Edits made by someone who’s a first-timer or anonymous will automatically generate a red flag in the software, alerting what Wikipedians call “vandalism patrols” to come and double-check the edit as soon as possible. The Covid-19 pandemic in New Zealand page is one referred to as “semi-protected,” meaning users must meet a threshold of edits before being allowed to edit it.
Dickison said what makes for a good source is defined in crushing detail. “What you’re looking for in a reliable source is ideally a peer-reviewed publication that’s been through an editorial process, and preferably a proofreading and fact-checking process as well,” he said. Newspapers, scientific journals, and sometimes radio are the main sources you’ll see at the end of an article. Even then, some newspapers are flagged as unreliable, including papers like The Sun. “Some of the British tabloids, those references are routinely deleted,” he said. “That doesn’t meet our standards.”
The Covid-19 pages are checked for error more than most Wikipedia articles due to the massive number of views they get; there are more than 424 million page views between them so far.
Dickison feels the free encyclopedia is well-placed to handle news coverage of events like the Covid-19 pandemic because of its large army of responsive volunteers. “In many ways, Wikipedia handles this kind of breaking news coverage better than the media, because it’s a synthesis of different media outlets,” he said. “The Wikipedians will be ruthless in trying to find corroborating sources and suppress anything that looks like it might not be well-founded.
“It’s got an immune system against falsehood, so it’s actually quite resilient to hoaxing and fake news and bad information.”
The problem with information in the time of a pandemic is that normally reliable sources begin to show cracks. A study published in The Lancet that claimed the antimalarial drug hydroxychloroquine could actually be harmful to Covid-19 patients was retracted due to several anomalies in the data, but not before its publication put a halt to drug trials around the world.
“There are lots of studies coming out very fast, and not all of them seem to be reputable,” said Dickison. “So [volunteers] tend to use review papers or any kind of publication that does meta-analysis of a whole bunch of other studies. Those are considered better than hot-off-the-press brand new studies.”

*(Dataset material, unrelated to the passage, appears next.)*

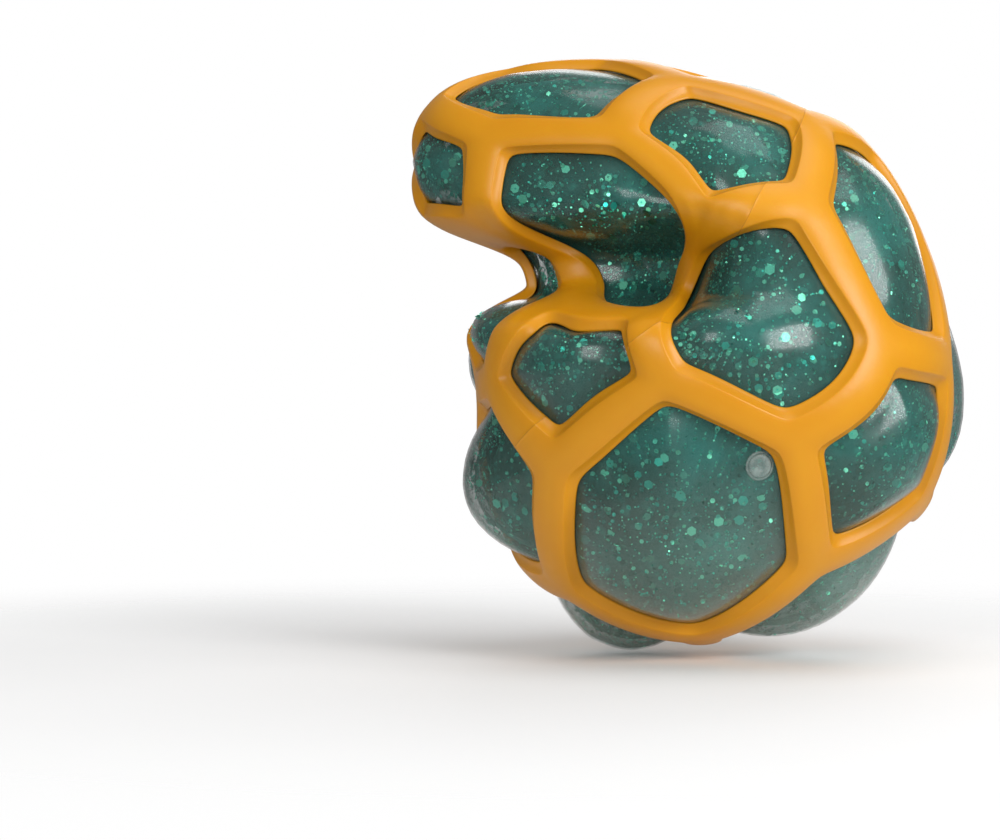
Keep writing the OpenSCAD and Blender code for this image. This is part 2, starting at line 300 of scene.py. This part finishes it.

Governments, too, can have their data questioned. On the Wikipedia page for Covid-19 in the United States, the statistics section comes with a caveat that “multiple sources note that statistics on confirmed coronavirus cases are misleading, since the shortage of tests means the actual number of cases is much higher than the number of cases confirmed.” The sources, of course, are provided. There are over 550 sources listed on this one page, many of them corroborating others.
“The speed and the size of some of those articles is just amazing,” said Dickison. “It’s really a pretty incredible piece of work.”

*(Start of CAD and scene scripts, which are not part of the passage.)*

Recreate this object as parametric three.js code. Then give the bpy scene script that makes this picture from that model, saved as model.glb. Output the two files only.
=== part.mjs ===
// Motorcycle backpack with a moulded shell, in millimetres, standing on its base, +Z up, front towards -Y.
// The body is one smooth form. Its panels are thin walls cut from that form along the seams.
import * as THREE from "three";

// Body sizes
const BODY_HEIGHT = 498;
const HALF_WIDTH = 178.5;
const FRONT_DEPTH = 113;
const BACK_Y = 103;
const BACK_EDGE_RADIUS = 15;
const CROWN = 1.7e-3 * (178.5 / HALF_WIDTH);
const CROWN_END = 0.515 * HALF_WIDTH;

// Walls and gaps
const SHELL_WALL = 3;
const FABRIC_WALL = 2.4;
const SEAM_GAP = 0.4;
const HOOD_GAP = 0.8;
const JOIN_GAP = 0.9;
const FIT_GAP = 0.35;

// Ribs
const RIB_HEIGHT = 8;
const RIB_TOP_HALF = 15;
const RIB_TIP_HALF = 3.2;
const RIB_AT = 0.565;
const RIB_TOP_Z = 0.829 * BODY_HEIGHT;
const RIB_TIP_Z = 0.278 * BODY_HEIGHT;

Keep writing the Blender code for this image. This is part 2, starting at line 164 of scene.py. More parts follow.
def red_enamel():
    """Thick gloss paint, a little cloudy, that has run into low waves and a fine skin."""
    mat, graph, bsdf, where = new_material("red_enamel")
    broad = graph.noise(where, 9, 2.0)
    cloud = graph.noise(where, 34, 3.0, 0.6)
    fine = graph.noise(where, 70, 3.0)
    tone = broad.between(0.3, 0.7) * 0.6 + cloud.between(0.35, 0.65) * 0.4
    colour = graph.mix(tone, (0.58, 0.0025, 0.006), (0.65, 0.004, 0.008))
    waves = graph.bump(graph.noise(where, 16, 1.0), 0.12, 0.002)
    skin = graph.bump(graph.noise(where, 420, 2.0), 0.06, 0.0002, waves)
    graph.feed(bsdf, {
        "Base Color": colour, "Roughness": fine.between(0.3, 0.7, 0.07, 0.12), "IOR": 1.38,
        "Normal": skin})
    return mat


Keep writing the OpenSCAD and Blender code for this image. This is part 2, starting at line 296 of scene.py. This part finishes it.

According to the Wikimedia foundation, 67,554 editors have worked on the Covid-19 pages in 175 different languages. The ‘Covid-19 pandemic in New Zealand’ page has more than 1,800 edits made to it by 219 editors. This information is all free and easy to access.
Considering the manpower and rigour behind Wikipedia’s coverage of Covid-19, it can be frustrating for editors like Dickison to hear people repeat decade-old warnings about the website: anyone can edit it, so it’s not a reliable source.
“They might be a little bit out of date,” said Dickison. “But if you do a comparison between Wikipedia and most other published, referenced sources, you’ll find that it stacks up pretty well, particularly in the areas of science, medicine, computer technology and history.
“Most people use Wikipedia almost every day, and I would say you’d want to know where that information is coming from and how much you can trust it, wouldn’t you?”